Back to this picture. You’ll have to eat at The Clover Grill to understand it when I say, any and all sorts of people are likely to show up. it’s a gathering place for what makes New Orleans special. Here’s just one picture. Enjoy it. It’s a portrait that borders on photojournalism.

We’ve had a lot of rain during the past few days in Southeast Louisiana. Feeling a little stir crazy, we went to The French Quarter for a bite to eat. We stopped into the Clover Grill on lower Bourbon Street. It’s a little dive dinner. But, it’s my kind of dive. Besides, without fanfare and despite all these so-called gourmet hamburger places popping up, they make the best hamburger you’ll ever eat. And, you can get it with a couple of kinds of cheese, bacon, chile and a small defibrillator. The service is amazing. I’m not going to tell you why. Just go there and see for yourself. A great dinner deserves a great walk, so up Bourbon Street we went. The rain drifted back into play and boy did it rain. But, that never stops the Bourbon Street antics. People were dancing in the street, running in the rain and enjoying themselves as if there was no bad weather.
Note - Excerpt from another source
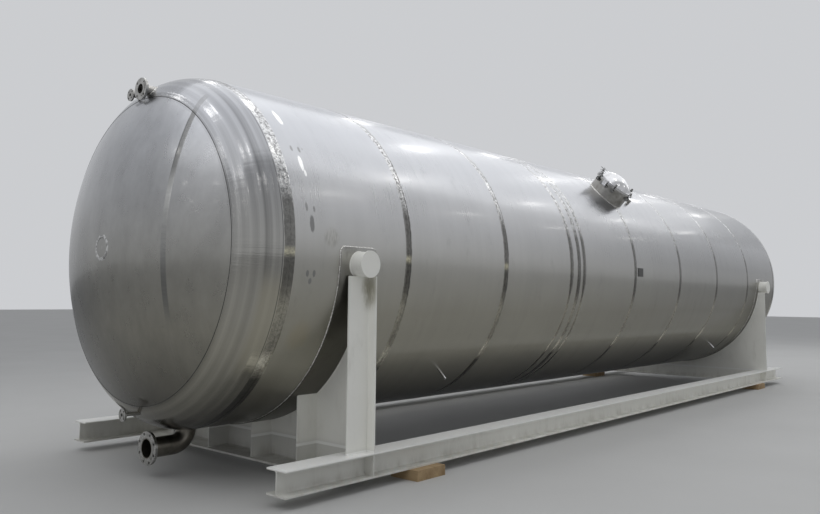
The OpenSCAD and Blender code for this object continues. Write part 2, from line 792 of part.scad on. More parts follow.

Me? I was just following a quote by former NGS’ staffer Sam Able which goes like this. “When the weather turns bad, the pictures get good. ”  What could be better? Bright lights. Reflections in the wet street. Lot’s of people enjoying themselves. Bands playing noisy covers. No, it wasn’t as crowded as Mardi Gras. And, thank God for that. I could actually move around a bit and get soaked to the gills.